Culture, as concerns organizations trying to design one, should be viewed as the presuppositions that define a behavior as good or bad. That approach allows us to focus on standards and accountability. Accountability in order to fix problems, not lay blame or punishment, but adverse action is available.
So how to merge two cultures? Stop trying to. “CEOs who have successfully led major transformations—say that culture isn’t something you ‘fix.’ Rather, in their experience, cultural change is what you get after you’ve put new processes or structures . . . (https://goo.gl/si9WhG).
So executives need to treat M&As like The Brady Bunch. Mom and Dad need to sit down and decided if Tom’s policy or Carol’s policy is best, or create some hybrid. Then those new standards of employee behavior are enforced, and the shared values have fertile ground on which to grow, naturally. And those trees create the forest of culture.
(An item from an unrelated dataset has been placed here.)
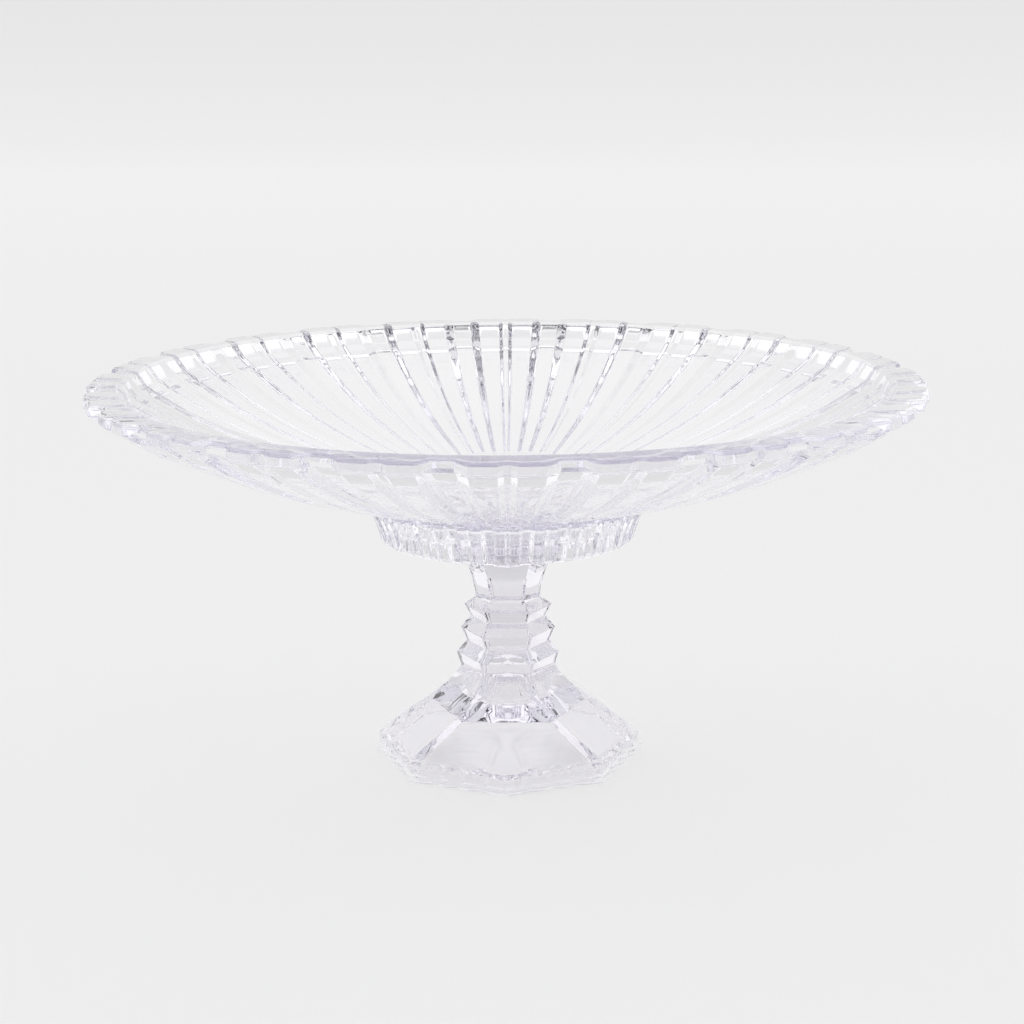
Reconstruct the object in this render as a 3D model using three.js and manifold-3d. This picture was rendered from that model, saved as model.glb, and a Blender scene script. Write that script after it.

You make some good points, Jim. The idea of merging cultures is a recipe for disaster. Your Brady Bunch approach makes sense (although it’s a bit of a simplification). The danger is in ignoring the need for a unified culture (as all the research over the past decade shows that lack of culture integration is the primary cause of deal failure.) We can all learn by studying companies that have figured out how to do this well. Cisco’s growth strategy is through acquisition and they have a standardized plan for integration. The result is one culture, one company, one identity for employees, one face for customers. https://www.glassdoor.com/employers/blog/cisco-built-winning-culture/
One of the reasons Cisco was so successful was because for each of their merger/acquisition’s they went down into the cell of cultural congruence for every single employee.
Excellent point, Stewart! The key to success is for each individual to understand and commit to the change and to see how it affects the work they do on a daily basis.